##### Data extract #####

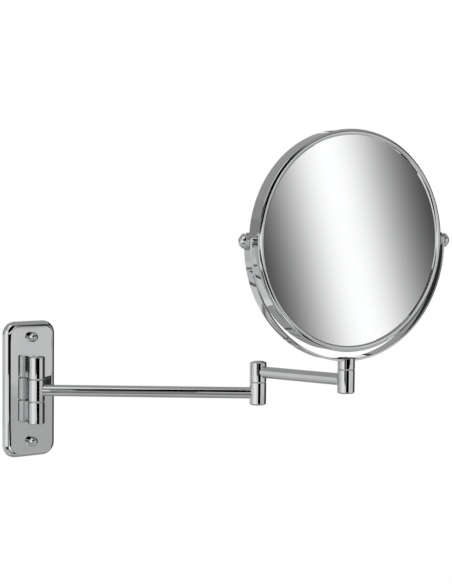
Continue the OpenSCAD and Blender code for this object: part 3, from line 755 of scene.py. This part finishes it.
def graded(name, stops, slant, half_w, half_h, peak):
    """A glow whose level follows stops of (millimetres, level) along a slanted line across the card."""
    material, tree, emit = glow(name, peak)
    coords = tree.nodes.new("ShaderNodeUVMap")
    axis = tree.nodes.new("ShaderNodeVectorMath")
    axis.operation = "DOT_PRODUCT"
    reach = half_w * cos(slant) + half_h * abs(sin(slant))
    axis.inputs[1].default_value = (half_w * cos(slant) / reach, half_h * sin(slant) / reach, 0)
    shift = tree.nodes.new("ShaderNodeMath")
    shift.operation = "ADD"
    shift.inputs[1].default_value = 0.5 - 0.5 * (half_w * cos(slant) + half_h * sin(slant)) / reach
    ramp = tree.nodes.new("ShaderNodeValToRGB")
    ramp.color_ramp.interpolation = "B_SPLINE"
    elements = ramp.color_ramp.elements
    for k, (place, value) in enumerate(stops):
        at = 0.5 + 0.5 * place / reach
        element = elements[k] if k < 2 else elements.new(at)        # a new ramp has two elements
        element.position = at
        element.color = (value / peak, value / peak, value / peak, 1)
    link(tree, coords.outputs["UV"], axis.inputs[0])
    link(tree, axis.outputs["Value"], shift.inputs[0])
    link(tree, shift.outputs["Value"], ramp.inputs["Fac"])
    link(tree, ramp.outputs["Color"], emit.inputs["Color"])
    return material


def card(name, centre, across, half_w, upward, half_h, level):
    """A flat card, its level a number or a material."""
    a, u = Vector(across).normalized() * half_w, Vector(upward).normalized() * half_h
    c = Vector(centre)
    corners = [(c + a * i + u * j) * MM for i, j in ((-1, -1), (1, -1), (1, 1), (-1, 1))]
    mesh = bpy.data.meshes.new(name)
    mesh.from_pydata([tuple(p) for p in corners], [], [(0, 1, 2, 3)])
    uv = mesh.uv_layers.new()
    for k, place in enumerate(((0, 0), (1, 0), (1, 1), (0, 1))):
        uv.data[k].uv = place
    mesh.materials.append(level if isinstance(level, bpy.types.Material) else glow(name, level)[0])
    obj = bpy.data.objects.new(name, mesh)
    scene.collection.objects.link(obj)
    obj.visible_camera = obj.visible_diffuse = obj.visible_shadow = False
    obj.visible_transmission = obj.visible_volume_scatter = False


def bearing(azimuth):
    """The level direction towards an azimuth, and the one to its right."""
    a = radians(azimuth)
    return Vector((sin(a), -cos(a), 0)), Vector((cos(a), sin(a), 0))


def far_card(name, left, right, low, high, level, distance=3000):
    """A card between two azimuths and two elevations, in degrees, seen from the centre."""
    toward, across = bearing((left + right) / 2)
    low_z, high_z = distance * tan(radians(low)), distance * tan(radians(high))
    centre = CENTRE + toward * distance
    centre.z = (low_z + high_z) / 2
    card(name, centre, across, distance * tan(radians(right - left) / 2), UP, (high_z - low_z) / 2, level)


def upright_card(name, start, stop, low, high, level):
    """A card that stands between two places (x, y) and two heights."""
    a, b = Vector((*start, 0)), Vector((*stop, 0))
    centre = (a + b) / 2
    centre.z = (low + high) / 2
    card(name, centre, b - a, (b - a).length / 2, UP, (high - low) / 2, level)


# A small wall of cards in front on the left, at most 160 mm to each side of its middle
FRONT_AT, FRONT_ACROSS, FRONT_HALF = Vector((-507, -761, 0)), bearing(-41)[1], 160


def front_card(name, low, high, level, left=-FRONT_HALF):
    middle = FRONT_AT + FRONT_ACROSS * (FRONT_HALF + left) / 2
    card(name, middle + UP * (low + high) / 2, FRONT_ACROSS, (FRONT_HALF - left) / 2,
         UP, (high - low) / 2, level)


# Above and below
LEFT_TOWARD, LEFT_ACROSS = bearing(-78)
card("ceiling_card", CENTRE + UP * SKY_Z, (1, 0, 0), 1960, (0, 1, 0), 1960, 0.46)
card("ceiling_left", CENTRE + LEFT_TOWARD * 1115 + UP * 980, LEFT_ACROSS, 350, LEFT_TOWARD, 785, 1.2)
card("floor_card", CENTRE + UP * GROUND_Z, (1, 0, 0), 1500, (0, 1, 0), 1500, 0.68)
card("floor_shade", (725, 525, GROUND_Z + 20), (1, 0, 0), 875, (0, 1, 0), 825, 0.42)

# In front on the left: dark flags, bright slots between them, and a flag overhead
TOP_TOWARD, TOP_ACROSS = bearing(-33)
front_card("front_flag_high", 190, 990, 0.0, -125)
front_card("front_slot", 50, 190, 1.25, 70)
upright_card("front_slot_left", (-628, -656), (-454, -807), 50, 190, 0.42)
card("front_flag_top", (-329, -1039, 985), TOP_ACROSS, 310, TOP_TOWARD, 450, 0.0)
front_card("front_flag_middle", -92, 50, 0.05)
front_card("front_flag_low", -890, -168, 0.28)

# A long wall from behind the camera to the right, the corner at its end, and a flag on the floor
WALL_LEFT, WALL_RIGHT, CORNER_END = (-690, -1350), (175, -773), (330, -830)
upright_card("front_flag_right", WALL_LEFT, WALL_RIGHT, 190, 980, 0.0)
upright_card("front_slot_right", (-700, -1370), (175, -785), 40, 200, 1.25)
upright_card("front_flag_low_right", WALL_LEFT, WALL_RIGHT, -230, 50, 0.0)
upright_card("front_flag_corner", WALL_RIGHT, CORNER_END, -30, 60, 0.0)
upright_card("front_low_light", WALL_LEFT, WALL_RIGHT, -640, -230, 1.25)
upright_card("front_flag_corner_low", WALL_RIGHT, CORNER_END, -850, -170, 0.05)
card("floor_flag", (125, -1210, GROUND_Z + 20), (1, 0, 0), 455, (0, 1, 0), 490, 0.08)

# Two small flags. The near one draws the black line on the long tube beside the hinge.
# Both also show on the head's left edge, the far one only faintly.
upright_card("tube_flag_near", (-320, -285), (-255, -420), 185, 370, 0.0)
upright_card("tube_flag_far", (-628, -656), (-601, -679), 380, 620, 0.0)

# Far away, on all sides
far_card("right_flag", 63, 137, -30, 27, 0.06)
far_card("right_flag_high", 64, 137, 24, 40, 0.05, 1150)
far_card("front_right_card", 14, 62.5, -7.7, 24, 0.87, 3100)
far_card("front_right_step", 14, 62.5, -8.3, -7.7, 0.74, 3100)
far_card("front_right_low", 14, 62.5, -30, -8.3, 0.63, 3100)
far_card("front_right_high", 8, 64, 24, 50, 0.20, 1180)
far_card("left_panel", -96, -57, -30, 27, 1.28)
far_card("left_flag_low", -98, -34, -44, -17, 0.05, 1150)
far_card("left_rear_card", -126, -100, -38, 19, 0.88, 3100)
far_card("rear_left_low", -175, -127, -31, -9, 0.85)
far_card("rear_left_step", -175, -127, -9, -2.5, 0.72)
far_card("rear_left_card", -175, -127, -2.5, 14, 0.35)
far_card("rear_left_high", -175, -127, 14, 27, 0.42)
far_card("rear_right_card", 138, 178, -50, -12, 0.35)

# What the flat mirror shows from the photo's side: a soft light that fades to both sides as a bell curve,
# its values in millimetres across the card and chosen to follow the fade in the photo
GLOW_PEAK, GLOW_MIDDLE, GLOW_SPREAD = 1.06, -10, 73
GLOW_REACH, GLOW_STEP = 180, 20
GLOW_WHITE = 1.07       # the level that white on the ramp stands for
BACKDROP_HALF_W, BACKDROP_HALF_H, BACKDROP_SLANT = 176, 208, radians(14)


def glow_level(place):
    return GLOW_PEAK * exp(-((place - GLOW_MIDDLE) / GLOW_SPREAD) ** 2 / 2)


glow_stops = [(place, glow_level(place)) for place in range(-GLOW_REACH, GLOW_REACH + 1, GLOW_STEP)]
card("mirror_backdrop", (922, -1551, 110), bearing(29)[1], BACKDROP_HALF_W, UP, BACKDROP_HALF_H,
     graded("mirror_backdrop", glow_stops, BACKDROP_SLANT, BACKDROP_HALF_W, BACKDROP_HALF_H, GLOW_WHITE))

# ---------------------------------------------------------------- world, floor and lamp (metres)

FLOOR_AT, FLOOR_R = (0.1, -0.15, -0.92), 2.3
LAMP_AT, LAMP_AIM = (-0.9, -1.4, 1.5), (0.1, -0.15, 0.05)


def background(tree, strength):
    node = tree.nodes.new("ShaderNodeBackground")
    node.inputs["Strength"].default_value = strength
    node.inputs["Color"].default_value = (1, 1, 1, 1)
    return node


def larger(tree, a, b):
    node = tree.nodes.new("ShaderNodeMath")
    node.operation = "MAXIMUM"
    link(tree, a, node.inputs[0])
    link(tree, b, node.inputs[1])
    return node.outputs[0]


def studio_world():
    """White to the camera and in reflections, and softer as a light."""
    world = bpy.data.worlds.new("studio_white")
    scene.world = world
    world.use_nodes = True
    tree = world.node_tree
    tree.nodes.clear()
    out = tree.nodes.new("ShaderNodeOutputWorld")
    rays = tree.nodes.new("ShaderNodeLightPath").outputs
    seen = larger(tree, larger(tree, rays["Is Camera Ray"], rays["Is Glossy Ray"]),
                  rays["Is Transmission Ray"])
    white = background(tree, 1.0)
    soft = background(tree, 0.75)
    mix = tree.nodes.new("ShaderNodeMixShader")
    link(tree, seen, mix.inputs["Fac"])
    link(tree, soft.outputs["Background"], mix.inputs[1])
    link(tree, white.outputs["Background"], mix.inputs[2])
    link(tree, mix.outputs["Shader"], out.inputs["Surface"])


def studio_floor(sides=96):
    """A plain pale disc, left out of reflections, which show the floor cards instead."""
    mesh = bpy.data.meshes.new("studio_floor")
    x, y, z = FLOOR_AT
    turns = [2 * pi * k / sides for k in range(sides)]
    mesh.from_pydata([(x + FLOOR_R * cos(t), y + FLOOR_R * sin(t), z) for t in turns], [],
                     [tuple(range(sides))])
    floor = bpy.data.objects.new("studio_floor", mesh)
    scene.collection.objects.link(floor)
    material, _, shader = node_material("pale_floor")
    shader.inputs["Base Color"].default_value = (0.86, 0.86, 0.86, 1)
    shader.inputs["Roughness"].default_value = 0.9
    mesh.materials.append(material)
    floor.visible_glossy = False


def studio_lamp():
    """A soft square lamp from the upper left, which reflections don't show."""
    data = bpy.data.lights.new("soft_lamp", "AREA")
    data.shape = "SQUARE"
    data.size = 1.4
    data.energy = 22.0
    lamp = bpy.data.objects.new("soft_lamp", data)
    scene.collection.objects.link(lamp)
    lamp.location = LAMP_AT
    lamp.rotation_euler = (Vector(LAMP_AIM) - lamp.location).to_track_quat("-Z", "Y").to_euler()
    lamp.visible_glossy = False
    lamp.visible_camera = False


studio_world()
studio_floor()
studio_lamp()

# ---------------------------------------------------------------- camera

# Place (metres), direction and lens come from a least-squares fit of the object's outlines to the photo
CAMERA_AT = (-0.6708, -1.20588, 0.17885)
AZIMUTH, ELEVATION, ROLL = radians(-36.978), radians(3.5365), radians(0.597)
LENS, SENSOR_W = 114.24, 36.0


def photo_camera():
    """The camera, at the photo's viewing angle."""
    back = Vector((sin(AZIMUTH) * cos(ELEVATION), -cos(AZIMUTH) * cos(ELEVATION), sin(ELEVATION)))
    right = (-back).cross(UP).normalized()
    up = right.cross(-back)
    rolled_right = cos(ROLL) * right + sin(ROLL) * up
    rolled_up = -sin(ROLL) * right + cos(ROLL) * up
    data = bpy.data.cameras.new("photo_camera")
    data.sensor_fit = "HORIZONTAL"
    data.sensor_width = SENSOR_W
    data.lens = LENS
    camera = bpy.data.objects.new("photo_camera", data)
    scene.collection.objects.link(camera)
    matrix = Matrix((rolled_right, rolled_up, back)).transposed().to_4x4()
    matrix.translation = CAMERA_AT
    camera.matrix_world = matrix
    scene.camera = camera


photo_camera()
scene.view_settings.view_transform = "Standard"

#####

Aim
Restate the listing exactly, starting at its first line and ending at the line where "return material" occurs; include both and no other lines.

The output
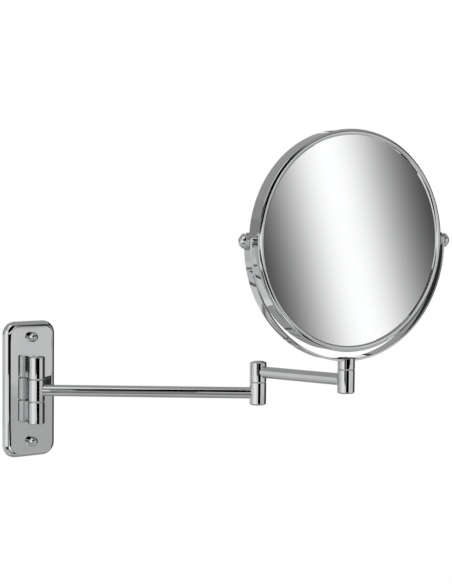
Continue the OpenSCAD and Blender code for this object: part 3, from line 755 of scene.py. This part finishes it.
def graded(name, stops, slant, half_w, half_h, peak):
    """A glow whose level follows stops of (millimetres, level) along a slanted line across the card."""
    material, tree, emit = glow(name, peak)
    coords = tree.nodes.new("ShaderNodeUVMap")
    axis = tree.nodes.new("ShaderNodeVectorMath")
    axis.operation = "DOT_PRODUCT"
    reach = half_w * cos(slant) + half_h * abs(sin(slant))
    axis.inputs[1].default_value = (half_w * cos(slant) / reach, half_h * sin(slant) / reach, 0)
    shift = tree.nodes.new("ShaderNodeMath")
    shift.operation = "ADD"
    shift.inputs[1].default_value = 0.5 - 0.5 * (half_w * cos(slant) + half_h * sin(slant)) / reach
    ramp = tree.nodes.new("ShaderNodeValToRGB")
    ramp.color_ramp.interpolation = "B_SPLINE"
    elements = ramp.color_ramp.elements
    for k, (place, value) in enumerate(stops):
        at = 0.5 + 0.5 * place / reach
        element = elements[k] if k < 2 else elements.new(at)        # a new ramp has two elements
        element.position = at
        element.color = (value / peak, value / peak, value / peak, 1)
    link(tree, coords.outputs["UV"], axis.inputs[0])
    link(tree, axis.outputs["Value"], shift.inputs[0])
    link(tree, shift.outputs["Value"], ramp.inputs["Fac"])
    link(tree, ramp.outputs["Color"], emit.inputs["Color"])
    return material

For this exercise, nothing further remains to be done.